What are your plans? My readers may be interested in offering advance reviews for coming books, because that’s good publicity for both parties.
In terms of our future projects, we have quite a lot on the horizon. We have another five potential books we are working on. A delightful poetry book by Patrick Mooney will be released in September. We are also expecting to publish a beautiful children’s fairytale story in December. We then have another book with Janice Dolley, being published next year. Finally, we have 3 new potential authors we might work with, so we are very excited.
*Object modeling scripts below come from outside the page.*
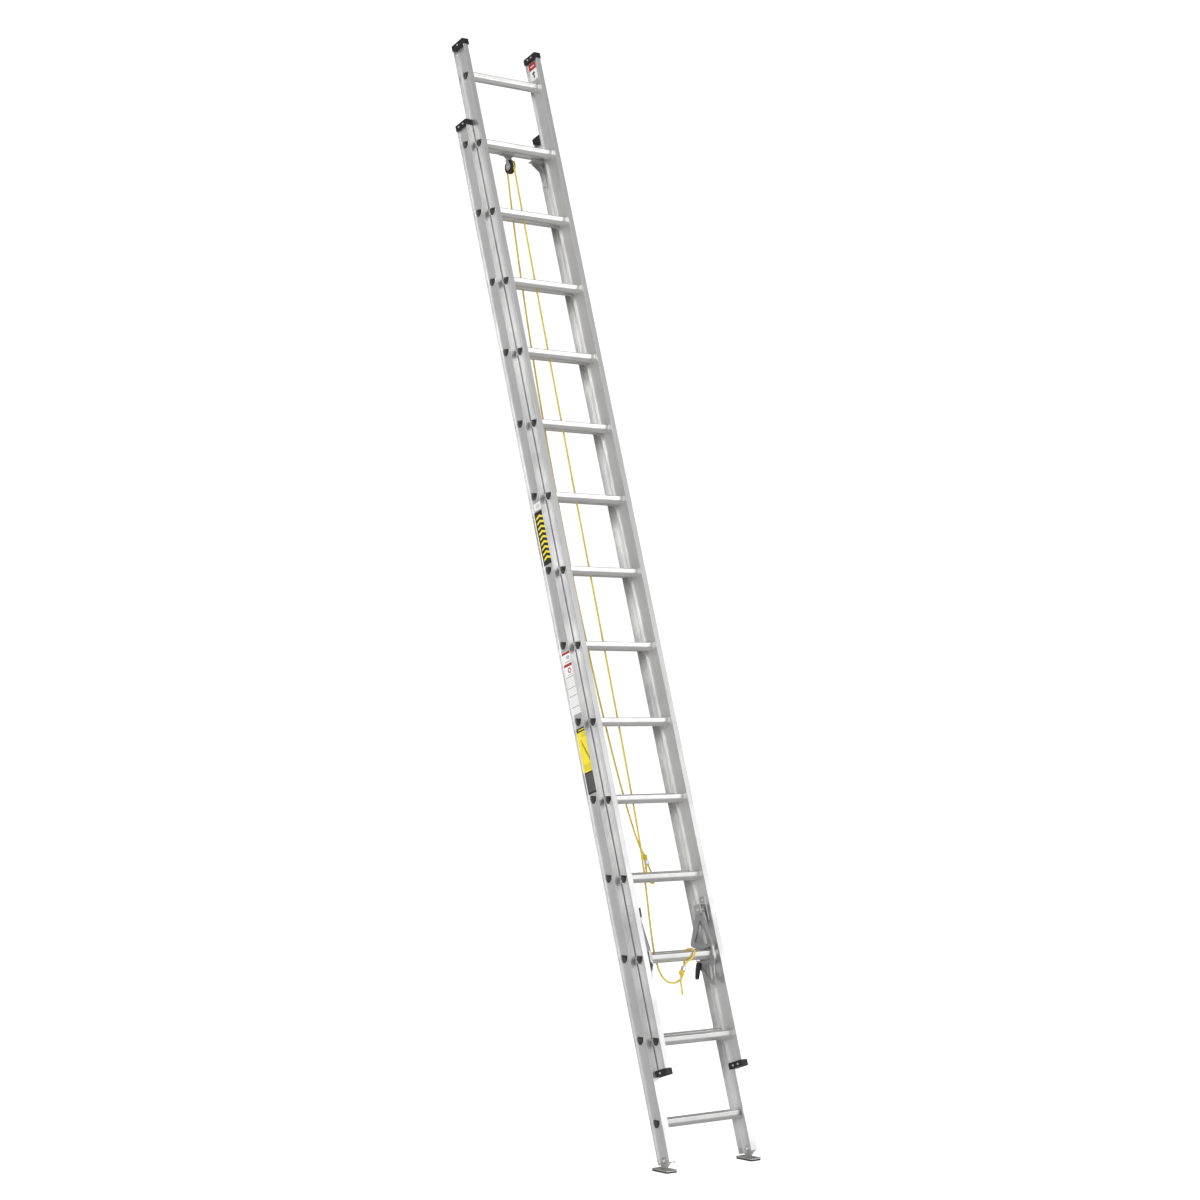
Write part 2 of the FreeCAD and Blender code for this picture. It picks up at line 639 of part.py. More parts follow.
def rung_brace():
    """A gusset behind the right end of the top rung, riveted to it and to the rail's rear flange."""
    rear = base_rear - flange_wall
    end = base_web - web_wall / 2 - root_radius - 0.5
    start = end - brace_reach
    top = -rung_low - 0.6
    shape = [(start, top, 3), (end, top, 0), (end, -brace_drop, 3), (end - 16, -brace_drop, 8),
             (end - 27, -56, 14), (start + 3, top - 9, 5)]
    window = [(end - 26, top - 7, 3), (end - 6, top - 7, 3), (end - 6, top - 33, 3)]
    gusset = outline(shape, facing(rear - sheet, top_rung)).extrude(V(0, sheet, 0))
    opening = outline(window, facing(rear - sheet - 1, top_rung)).extrude(V(0, sheet + 2, 0))
    tab = block(start - 14, start + 44, -10, rear, top_rung + top - sheet, top_rung + top)
    holes = [opening, Part.makeCylinder(cap_rivet, 8, V(start - 7, -3, top_rung + top - 5), V(0, 0, 1))]
    return gusset.fuse(tab).cut(Part.Compound(holes)).removeSplitter().Solids[0]


def brace_rivet():
    """Up through the brace's tab, against the underside of the rung."""
    x = base_web - web_wall / 2 - root_radius - 0.5 - brace_reach - 7
    low = top_rung - rung_low - 0.6 - sheet
    shank = Part.makeCylinder(cap_rivet, sheet + 0.6, V(x, -3, low), V(0, 0, 1))
    head = Part.makeCylinder(cap_rivet_head, 1.8, V(x, -3, low - 1.8), V(0, 0, 1))
    return shank.fuse(head)


# Rope

def cord(name, points):
    """A tube along straight runs joined by tangent arcs. A point's fourth value fixes its arc."""
    spots = [V(*p[:3]) for p in points]
    edges = []
    start = spots[0]
    radii = []
    for i in range(1, len(spots) - 1):
        back = spots[i - 1] - spots[i]
        on = spots[i + 1] - spots[i]
        shorter = min(back.Length, on.Length)
        back.normalize()
        on.normalize()
        turn = math.pi - back.getAngle(on)
        cut = 0.45 * shorter
        if len(points[i]) > 3:
            cut = points[i][3] * math.tan(turn / 2)
        radius = cut / math.tan(turn / 2)
        radii.append(radius)
        first = spots[i] + back * cut
        last = spots[i] + on * cut
        middle = spots[i] + (back + on).normalize() * (radius / math.cos(turn / 2) - radius)
        if (first - start).Length > 1e-4:
            edges.append(Part.LineSegment(start, first).toShape())
        edges.append(Part.Arc(first, middle, last).toShape())
        start = last
    edges.append(Part.LineSegment(start, spots[-1]).toShape())
    path = Part.Wire(edges)
    direction = edges[0].tangentAt(edges[0].FirstParameter)
    profile = Part.Wire(Part.makeCircle(rope / 2, spots[0], direction))
    tube = path.makePipeShell([profile], True, False)
    ratio = tube.Volume / (math.pi * rope ** 2 / 4 * path.Length)
    print(name, "length", round(path.Length), "smallest radius", round(min(radii), 1),
          "volume ratio", round(ratio, 4))
    return tube


def ferrule(middle, along, across):
    """A crimped sleeve round two strands that lie side by side."""
    grip = rope / 2 + groove_clearance
    half = strand_gap / 2 + grip

    def stadium(grow):
        a = half + grow
        b = grip + grow
        sides = [(-a, -b, b - 0.01), (a, -b, b - 0.01), (a, b, b - 0.01), (-a, b, b - 0.01)]
        return outline(sides, flat(-ferrule_length / 2)).extrude(V(0, 0, ferrule_length))

    sleeve = stadium(ferrule_wall).cut(stadium(0))
    third = along.cross(across)
    turn = FreeCAD.Rotation(across, third, along, "ZXY")
    sleeve.transformShape(FreeCAD.Placement(middle, turn).toMatrix())
    return sleeve


# The rope's ways. The lift strand runs between the fly's rungs and the base's rungs, the return strand
# behind both. Heights are above the base's bottom rung.
wheel_corner = 24 * math.tan(math.pi / 8)
lift_route = [(0, -27, 3890), (0, -27.2, 3845), (-6, -28, 3640), (-14, -30, 3240), (-20.5, -31, 2840),
              (-26, -31, 2440), (-30.5, -31, 2040), (-35.5, -31, 1640), (-41.5, -30.5, 1240),
              (-50, -31, 1000), (-66, -31, 840),
              (-79, -31, 720), (-86, -31, 635), (-86, -32, 578), (-77, -33, 532), (-58, -36, 506),
              (-34, -40, 497), (-11, -47, 501)]
return_route = [(0, -27, 3890), (0, -27, 3890 + wheel_corner, 24), (0, -3 - wheel_corner, 3914, 24),
                (0, -3 + wheel_corner, 3914, 24), (0, 21, 3890 + wheel_corner, 24), (0, 21, 3865),
                (-5, 22, 3810), (-15, 24, 3680), (-31, 25, 3460), (-48, 26, 3180), (-62, 26, 2870),
                (-71, 26, 2560), (-73, 26, 2240), (-70, 26, 1940), (-63, 26, 1680), (-52, 26, 1450), (-38, 26, 1260),
                (-20, 26, 1110), (-6, 25, 1030)]
base_loop_route = [(24, 24, 938), (30, 25.5, 914), (23, 19, 888), (-41, -25, 889), (-47, -31, 913),
                   (-43, -30, 937), (-14, 6, 948)]
fly_loop_route = [(42, -38, 568), (52, -32.5, 592), (59, -37, 622), (65, -86, 612), (62, -86, 587)]
tail_route = [(1, -57, 528), (-8, -58, 508), (-10, -57, 480), (-11, -55, 450)]
strand_gap = 8.3               # between two strands' middles in a ferrule
base_ferrule = V(1, 12, 973)
fly_ferrule = V(20, -53, 546)
fly_ferrule_lean = math.radians(30)


def raised(route):
    return [(p[0], p[1], p[2] + bottom_rung) + tuple(p[3:]) for p in route]


def strand(middle, along, across, side_of, reach, *radius):
    """A point on one strand through a ferrule, as far along it as reach."""
    p = middle + across * (side_of * strand_gap / 2) + along * reach
    return (p.x, p.y, p.z) + radius


def rope_nodes():
    """The lift strand, the loop that ties it to the fly, the return strand with its loop, and ferrules."""
    up = V(0, 0, 1)
    right = V(1, 0, 0)
    slant = V(math.sin(fly_ferrule_lean), 0, math.cos(fly_ferrule_lean))
    square = V(math.cos(fly_ferrule_lean), 0, -math.sin(fly_ferrule_lean))
    reach = ferrule_length / 2 + 6
    joint = strand(fly_ferrule, slant, square, 1, -reach)
    lift = lift_route + [strand(fly_ferrule, slant, square, 1, -reach - 18), joint]
    fly_loop = ([joint, strand(fly_ferrule, slant, square, 1, reach, 16)] + fly_loop_route
                + [strand(fly_ferrule, slant, square, -1, reach, 16),
                   strand(fly_ferrule, slant, square, -1, -reach)] + tail_route)
    back = (return_route + [strand(base_ferrule, up, right, 1, reach, 40),
                            strand(base_ferrule, up, right, 1, -reach, 20)]
            + base_loop_route
            + [strand(base_ferrule, up, right, -1, -reach), strand(base_ferrule, up, right, -1, reach)])
    lifted = V(0, 0, bottom_rung)
    return {
        "rope_lift": cord("rope_lift", raised(lift)),
        "rope_fly_loop": cord("rope_fly_loop", raised(fly_loop)),
        "rope_return": cord("rope_return", raised(back)),
        "rope_ferrule_fly": ferrule(fly_ferrule + lifted, slant, square),
        "rope_ferrule_base": ferrule(base_ferrule + lifted, up, right),
    }


def main():
    os.makedirs("parts", exist_ok=True)
    nodes = {}
    base_right = base_rail()
    fly_right = fly_rail()
    for i in range(rung_count):
        nodes["base_rung_%02d" % (i + 1)] = stand(rung(base_web, 0, base_rung_z(i)))
        nodes["fly_rung_%02d" % (i + 1)] = stand(rung(fly_web, -fly_front, fly_rung_z(i)))
    pairs = {
        "base_rail": base_right,
        "fly_rail": fly_right,
        "base_top_cap": base_cap(base_right),
        "fly_top_cap": fly_top_cap(fly_right),
        "fly_bottom_cap": fly_bottom_cap(fly_right),
        "lock_hook": lock_hook(),
        "lock_finger": lock_finger(),
    }
    for name, shape in pairs.items():
        nodes[name + "_right"] = stand(shape)
        nodes[name + "_left"] = stand(other_side(shape))
    for name, shape in (("shoe_bracket", shoe_bracket()), ("shoe_tread", shoe_tread())):
        nodes[name + "_right"] = shape
        nodes[name + "_left"] = other_side(shape)
    groups = {
        "lock_brackets": [lock_bracket()],
        "lock_springs": [lock_spring()],
        "rung_braces": [rung_brace()],
        "fly_fasteners": ([rivet(*spot) for spot in fly_top_rivets + fly_bottom_rivets]
                          + [lock_pin_solid()] + [lock_rivet(z) for z in bracket_rivets]),
        "base_fasteners": ([rivet(*spot) for spot in base_cap_rivets]
                           + [shoe_bolt_solid(), brace_rivet()]),
    }
    for name, solids in groups.items():
        both = solids + [other_side(s) for s in solids]
        if name == "base_fasteners":
            both += [pulley_axle(), pulley_screw()]
        nodes[name] = stand(Part.Compound(both))
    nodes["pulley_clamp"] = stand(pulley_clamp())
    nodes["pulley_yoke"] = stand(pulley_yoke())
    nodes["pulley_wheel"] = stand(pulley_wheel())
    nodes.update({name: stand(shape) for name, shape in rope_nodes().items()})
    for name, shape in nodes.items():
        if not shape.isValid():
            print("not valid:", name)
        shape.exportStep("parts/" + name + ".step")
    print(len(nodes), "nodes")


main()
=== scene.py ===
import json
import math

import bmesh
import bpy
from mathutils import Matrix, Vector


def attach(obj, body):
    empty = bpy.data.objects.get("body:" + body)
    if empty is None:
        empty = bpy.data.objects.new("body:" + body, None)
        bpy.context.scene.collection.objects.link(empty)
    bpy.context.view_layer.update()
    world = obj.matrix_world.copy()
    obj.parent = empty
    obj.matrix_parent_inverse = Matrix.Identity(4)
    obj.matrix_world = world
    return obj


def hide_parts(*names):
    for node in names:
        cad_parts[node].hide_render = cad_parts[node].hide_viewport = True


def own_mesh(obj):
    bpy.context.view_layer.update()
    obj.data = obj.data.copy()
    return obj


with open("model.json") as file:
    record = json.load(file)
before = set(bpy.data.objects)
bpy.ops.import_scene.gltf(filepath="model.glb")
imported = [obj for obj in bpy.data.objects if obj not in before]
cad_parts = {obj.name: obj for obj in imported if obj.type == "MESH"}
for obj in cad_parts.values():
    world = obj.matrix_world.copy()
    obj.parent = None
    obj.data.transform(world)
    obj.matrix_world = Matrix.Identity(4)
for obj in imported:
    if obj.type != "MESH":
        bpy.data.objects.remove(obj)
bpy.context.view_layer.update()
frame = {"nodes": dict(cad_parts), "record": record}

# The ladder's own frame: x across, y towards the wall, z up the rails from the bottom rung.
stance = {
    "lean": math.radians(17.5),
    "boltHeight": 0.038,
    "bottomRung": 0.1345,
}
leanTurn = Matrix.Rotation(-stance["lean"], 4, "X")
standing = (Matrix.Translation((0, 0, stance["boltHeight"])) @ leanTurn
            @ Matrix.Translation((0, 0, stance["bottomRung"])))
upLadder = (leanTurn @ Vector((0, 0, 1))).normalized()


def onLadder(x, y, z):
    return standing @ Vector((x / 1000, y / 1000, z / 1000))


# Shader node groups

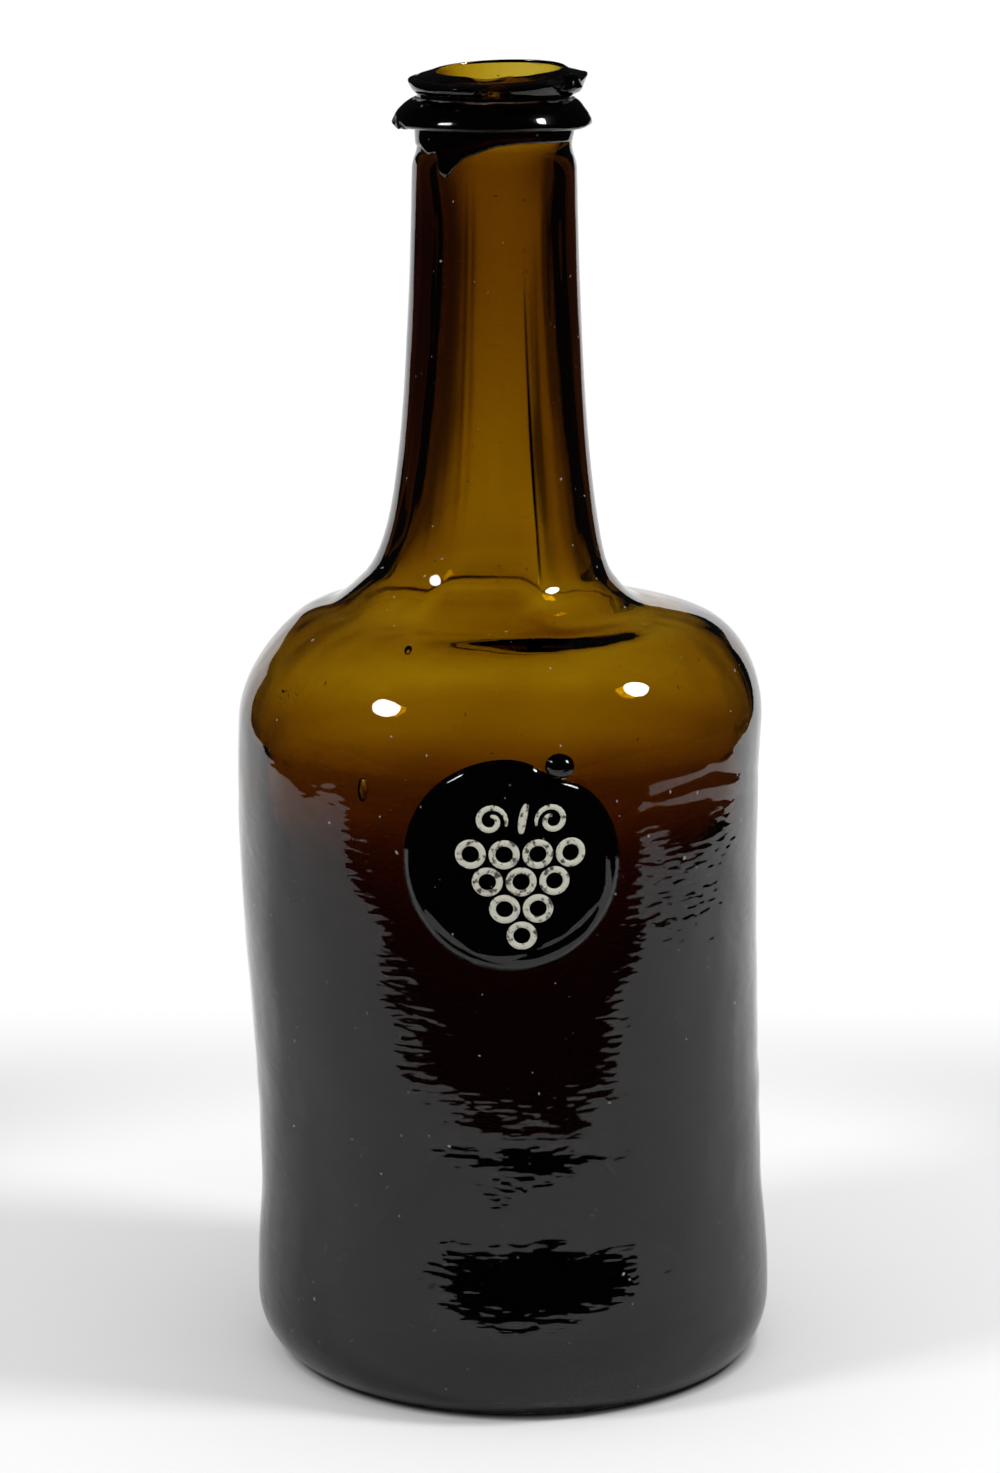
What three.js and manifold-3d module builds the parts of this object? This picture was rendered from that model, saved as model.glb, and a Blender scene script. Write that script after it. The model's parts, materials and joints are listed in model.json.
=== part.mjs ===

Most of these books will most likely be published next year.
If you believe your readers might be interested in either a poetry book themed around the seasons and exploring the author’s life, or a fairytale children’s book about love, goodness and greed, then do let me know.
Finally, we also have many plans for the company itself. We are looking to expand services on our website, to soon include more in-depth articles, premade high quality book covers and literary essays. These are to be expected in the summer term. We are already building our own content, but we also highly encourage illustrators and content writers to get in touch, so we can help advertise their work and provide a source of income for them in these times. Ideally, we would also want to have a dedicated illustrator page, where our authors can look at the different artists and styles on offer, in order to make a more personal choice. This is more likely to become available next year, along with many other exciting plans.